By 1932 the Beeches decided they were ready for their own company; he as president, she as secretary-treasurer. Following Olive Ann’s philosophy, “If you want something, you can do it,” they established Beech Aircraft in Wichita with the goal to build the finest airplanes in the world. Their five-seat single engine biplane featured fine interior, staggered wings for visibility and control, retractable landing gear, and speeds greater than the fastest military plane of the day.

Olive Ann made a direct appeal to female aviators Louise Thaden and her co-pilot Blanche Noyes to demonstrate the abilities of the Beechcraft Staggerwing in the 1936 Bendix Trophy race. For the first time women could compete.  Engineers built fast, reliable, and durable aircraft, that were tested long distance by the nation’s best pilots. In their flight from New York to Los Angeles, Thaden and her co-pilot were victorious and set a new world record. As the Staggerwing became popular with racers, the company claimed “It takes a Beechcraft to beat a Beechcraft!”

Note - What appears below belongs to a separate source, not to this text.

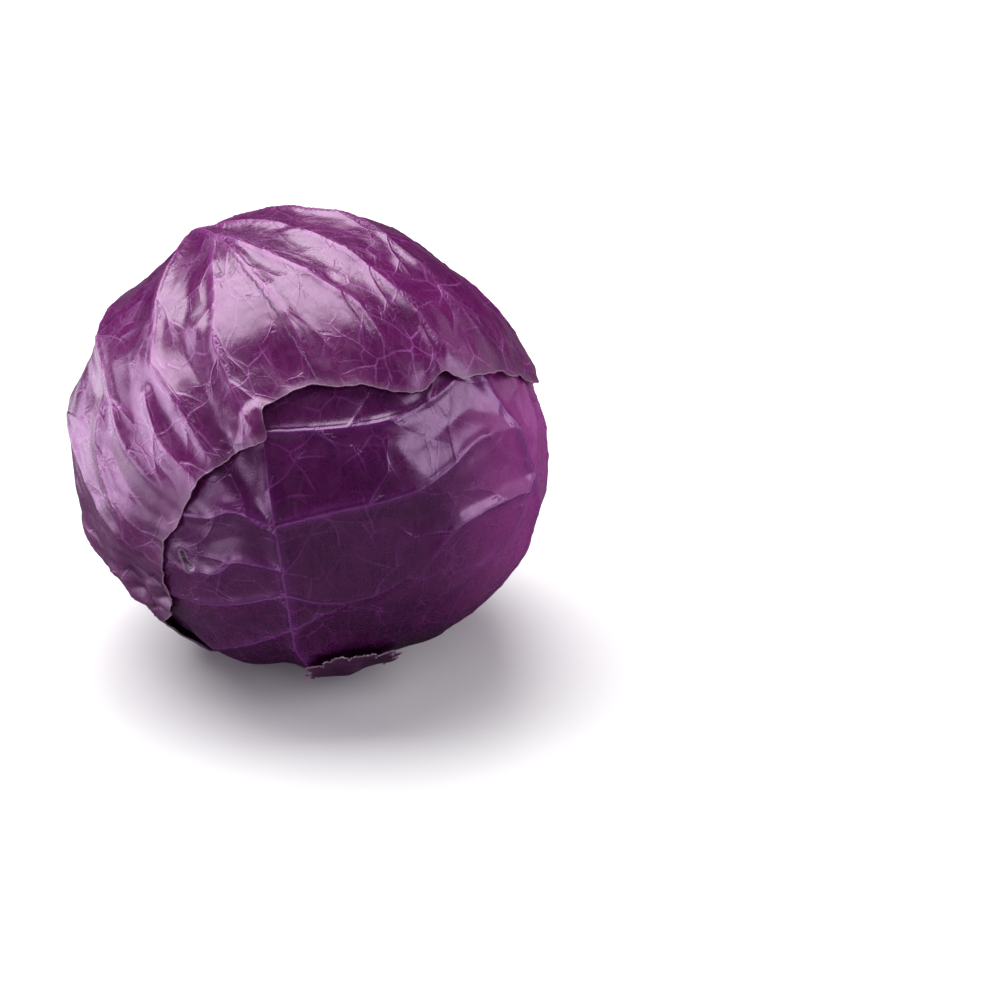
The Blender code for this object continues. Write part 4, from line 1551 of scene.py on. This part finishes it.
@dataclass
class Head:
    """The whole head: every leaf sheet, the stem and the heart, dressed."""

    form: HeadForm = field(default_factory=HeadForm)

    def sheets(self) -> list:
        """The leaf sheets from the inside out, each with its skin.

        Returns:
            Pairs of a sheet and its skin.
        """
        plans = (LEFT_LEAF, BACK_LEAF, RIGHT_LEAF, FRONT_LEAF, CAP_LEAF, SNAPPED_LEAF)
        leaves = [Leaf(plan, self.form) for plan in plans]
        choices = {
            "leaf_left": (80, WRAPPER_SKIN, {}),
            "leaf_back": (80, WRAPPER_SKIN, {}),
            "leaf_right": (160, WRAPPER_SKIN, {"veins": VeinRule(seed=11)}),
            "leaf_front": (215, FRONT_SKIN, {
                "veins": VeinRule(spacing=15.0, seed=23),
                "crumples": ((100.0, 8.0, 1.3, 0.0005, 5.0),),
                "pillows": ((-24.0, 12.0, 6.0, 0.0011), (-31.0, -1.0, 4.5, 0.0006)),
                "sharp_fold": 0.0001, "tight": ((4.0, 29.0, 19.0, 0.6),),
                "tears": (((-34.0, -5.5), (-33.0, -8.0), (-32.6, -9.5)), ((-33.0, -8.0), (-31.4, -8.6))),
            }),
            "leaf_cap": (215, CAP_SKIN, {
                "fan": (54.0, 22.0),
                "tight": ((2.0, 62.0, 27.0, 0.75),),
                "lip": 0.00025, "hug": 0.5, "pressed": ((-44.0, -43.0, 15.0, 0.5),),
                "overhang": ((139.0, 9.0, 2.5),),
                "pillows": ((-14.0, 30.5, 3.0, 0.0018),),
                "crumples": ((46.0, 7.0, 1.3, 0.0009, 10.0), (107.0, 15.0, 1.0, 0.0030, 21.0),
                             (20.0, 16.0, 1.0, 0.0002, 4.0), (80.0, 9.0, 1.1, 0.0005, 9.0)),
            }),
            "leaf_stub": (70, STUB_SKIN, {"veins": VeinRule(size=0.2, seed=3), "nibble": 0.25}),
        }
        made = []
        for order, leaf in enumerate(leaves):
            cells, skin, extra = choices[leaf.plan.name]
            made.append((LeafSheet(leaf, leaves[:order], leaves[order + 1:], cells, **extra), skin))
        return made

    def build(self, frame: dict) -> None:
        """Builds every piece, dresses it and ties it to the frame.
        """
        groups = LeafGroups()
        skins = {}
        for sheet, skin in self.sheets():
            if skin.name not in skins:
                skins[skin.name] = skin.make(groups)
            self.attach(sheet.build(), skins[skin.name], sheet.leaf.plan.name, skin.finish)
        self.attach(Stem().build(), StemSkin().make(), "stem", Finish.STEM)
        heart = frame["nodes"]["heart"]
        heart.data.materials.clear()
        heart.data.materials.append(HeartSkin().make())
        LOG.info("heart keeps its solid with a new skin")

    @staticmethod
    def attach(piece: bpy.types.Object, material: bpy.types.Material, node: str, finish: Finish) -> None:
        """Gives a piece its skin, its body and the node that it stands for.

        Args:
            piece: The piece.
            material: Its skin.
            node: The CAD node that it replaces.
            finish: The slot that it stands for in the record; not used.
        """
        piece.data.materials.clear()
        piece.data.materials.append(material)
        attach(piece, "root")
        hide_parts(node)
        LOG.info("%s stands for %s with %d faces", piece.name, node, len(piece.data.polygons))


@dataclass(frozen=True)
class SoftBox:
    """A rectangular studio light."""

    name: str
    place: tuple
    aim: tuple
    size: tuple
    radiance: float
    mirrored: bool = True
    colour: tuple = (1.0, 1.0, 1.0)

    def build(self) -> None:
        """Adds the light."""
        bpy.ops.object.light_add(type="AREA", location=self.place)
        lamp = bpy.context.object
        lamp.name = lamp.data.name = self.name
        lamp.data.shape = "RECTANGLE"
        lamp.data.size, lamp.data.size_y = self.size
        lamp.data.energy = self.radiance * pi * self.size[0] * self.size[1]
        lamp.rotation_euler = (Vector(self.aim) - Vector(self.place)).to_track_quat("-Z", "Y").to_euler()
        lamp.visible_camera = False
        lamp.visible_glossy = self.mirrored
        lamp.data.color = self.colour


@dataclass(frozen=True)
class Studio:
    """A pale floor, soft light from above and both sides, and the camera."""

    floor_radius: float = 3.5
    floor_colour: tuple = (0.70, 0.70, 0.70)
    # Painted reflection: the floor's colours for mirrored rays, dark, with a painted lit patch on the left.
    dim_floor: tuple = (0.04, 0.030, 0.045)
    lit_floor: tuple = (0.95, 0.88, 1.0)
    camera_distance: float = 0.83
    camera_rise: float = 25.0
    camera_lens: float = 85.0
    aim_right: float = 0.065
    aim_down: float = 0.0229
    lit_side: tuple = (-0.34, -0.15)
    lit_middle: float = 0.05
    lit_width: tuple = (0.25, 0.5)
    floor_sides: int = 96
    grain_shade: float = 0.98
    floor_roughness: float = 0.8
    wall_behind: tuple = (0.0, 0.97, 0.24)
    wall_edge: tuple = (0.88, 0.97)
    wall_glow: tuple = (0.07, 1.1)
    soft_light: float = 0.48
    sensor_width: float = 36.0
    nearest_view: float = 0.01
    soft_boxes: tuple = (
        SoftBox("overhead_box", (-0.50, 0.40, 1.28), (-0.50, 0.40, 0.0), (1.84, 1.31), 5.5),
        SoftBox("overhead_fill", (-0.42, 0.47, 1.25), (-0.42, 0.47, 0.0), (1.60, 1.45), 1.2,
                mirrored=False),
        SoftBox("right_box", (1.25, -0.40, 0.46), (0.0, 0.0, 0.08), (0.80, 0.72), 3.6,
                colour=(0.92, 0.84, 1.0)),
        SoftBox("left_box", (-1.20, 0.20, 0.30), (0.0, 0.0, 0.08), (1.1, 0.60), 3.8,
                colour=(0.94, 0.80, 1.0)),
        SoftBox("left_card", (-0.95, 0.12, 0.004), (-0.95, 0.12, 1.0), (0.90, 0.80), 2.4,
                colour=(0.94, 0.78, 1.0)),
        SoftBox("right_fill", (1.10, 0.45, 0.36), (0.0, 0.0, 0.08), (0.9, 0.8), 4.4, mirrored=False),
        SoftBox("cheek_card", (1.11, 0.45, 0.36), (0.0, 0.0, 0.08), (0.9, 0.8), 0.5,
                colour=(1.0, 0.84, 0.98)),
        SoftBox("front_fill", (0.0, -1.10, 1.05), (0.0, 0.0, 0.02), (0.9, 0.9), 2.4, mirrored=False),
        SoftBox("low_card", (-0.74, -0.72, 0.14), (0.0, 0.0, 0.09), (0.40, 0.26), 3.8,
                colour=(0.94, 0.74, 1.0)),
    )

    def build(self, form: HeadForm) -> None:
        """Adds the floor, the lights, the surroundings and the camera.

        Args:
            form: The head that the camera looks at.
        """
        self.floor()
        for box in self.soft_boxes:
            box.build()
        self.surroundings()
        self.camera(Vector(form.centre))

    def floor(self) -> None:
        """A wide pale floor, which mirrored rays see painted dark, with a painted pool of light towards the
        left.
        """
        bpy.ops.object.select_all(action="DESELECT")
        bpy.ops.mesh.primitive_circle_add(vertices=self.floor_sides, radius=self.floor_radius,
                                          fill_type="NGON")
        floor = bpy.context.object
        floor.name = floor.data.name = "studio_floor"
        material, board, shader = fresh_material("floor_paper")
        grain = board.noise(board.place(), 900.0, 2.0)
        shade = tuple(self.grain_shade * part for part in self.floor_colour)
        paper = board.blend(grain, self.floor_colour, shade)
        beside = board.math("ABSOLUTE", board.math("SUBTRACT", board.along("Y"), self.lit_middle))
        lit = board.times(board.ramp(board.along("X"), *self.lit_side, 1.0, 0.0),
                          board.ramp(beside, *self.lit_width, 1.0, 0.0))
        # Painted reflection: rays that mirror the floor see it dark, with a painted pool of light on the
        # left.
        mirrored = board.blend(lit, self.dim_floor, self.lit_floor)
        glossy = board.add("ShaderNodeLightPath").outputs["Is Glossy Ray"]
        board.feed(shader.inputs["Base Color"], board.blend(glossy, paper, mirrored))
        shader.inputs["Roughness"].default_value = self.floor_roughness
        floor.data.materials.append(material)

    def surroundings(self) -> None:
        """White walls, with a darker room behind the camera that only the reflections show."""
        world = bpy.data.worlds.new("studio_walls")
        world.use_nodes = True
        bpy.context.scene.world = world
        board = NodeBoard(world.node_tree)
        background = world.node_tree.nodes["Background"]
        view = board.add("ShaderNodeTexCoord").outputs["Generated"]
        behind = board.fed("ShaderNodeVectorMath", {0: view, 1: self.wall_behind}, operation="DOT_PRODUCT")
        wall = board.ramp(behind.outputs["Value"], *self.wall_edge, *self.wall_glow)
        ray = board.add("ShaderNodeLightPath").outputs
        light = board.plus(board.times(wall, ray["Is Glossy Ray"]), ray["Is Camera Ray"],
                           board.times(ray["Is Diffuse Ray"], self.soft_light))
        board.feed(background.inputs["Strength"], light)

    def camera(self, centre: Vector) -> None:
        """The camera at the photograph's angle, with the head left of the middle.

        Args:
            centre: The head's centre.
        """
        back = Vector(direction(0.0, self.camera_rise))
        up = Vector(direction(180.0, 90.0 - self.camera_rise))
        place = centre + back * self.camera_distance
        aim = centre + Vector((self.aim_right, 0.0, 0.0)) - up * self.aim_down
        bpy.ops.object.camera_add(location=place)
        camera = bpy.context.object
        camera.name = camera.data.name = "photo_camera"
        camera.data.lens = self.camera_lens
        camera.data.sensor_width = self.sensor_width
        camera.data.clip_start = self.nearest_view
        camera.rotation_euler = (aim - place).to_track_quat("-Z", "Y").to_euler()
        bpy.context.scene.camera = camera


def main() -> None:
    """Loads the frame, builds the head and the studio."""
    logging.basicConfig(level=logging.INFO, format="%(name)s: %(message)s")
    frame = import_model()
    bpy.context.scene.view_settings.view_transform = "Standard"
    head = Head()
    head.build(frame)
    Studio().build(head.form)
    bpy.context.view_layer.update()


if __name__ == "__main__":
    main()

Beech introduced a twin-engine, twin-tale model in 1937 that was sold worldwide. The Twin Beech filled many needs during and after World War II including civilian travel, utility, cargo, trainers, and photo-reconnaissance.  

As the company increased production, Walter became ill. Olive Ann stepped into his shoes, becoming the first female executive in the aircraft industry. During the war years they retooled for the military; nearly all bombardiers and navigators trained in a Beechcraft. After the war was over, production slowed, and they began to diversify the line beyond aviation to keep their trained employees at work. They made vending machines, pie plates, a corn harvester, and the futuristic Dymaxion House that looked like a flying saucer. When Walter died in 1950, the Korean War had already begun. Olive Ann returned to lead the company through wartime production once again, increasing the staff from 2,500 to 13,000.

She negotiated a contract with NASA to produce cryogenic fuel storage systems to support the space race. Their cabin pressurizing system was used on the successful Gemini-4 mission. Olive Ann oversaw new models for civilian and military use and produced storage systems for six Apollo spacecraft landings and the Space Shuttle. Then in 1980 she merged Beech with Raytheon.

Olive Ann was a private person who gave infrequent interviews, but she did not hesitate in sharing her enthusiasm for the aircraft industry and its future.

“If you enjoy your work, all you have to do is be capable and take the pitfalls along with the good,” she said. “I was very fortunate throughout my life that I didn’t have to do anything that I didn’t like. I enjoyed what I did.”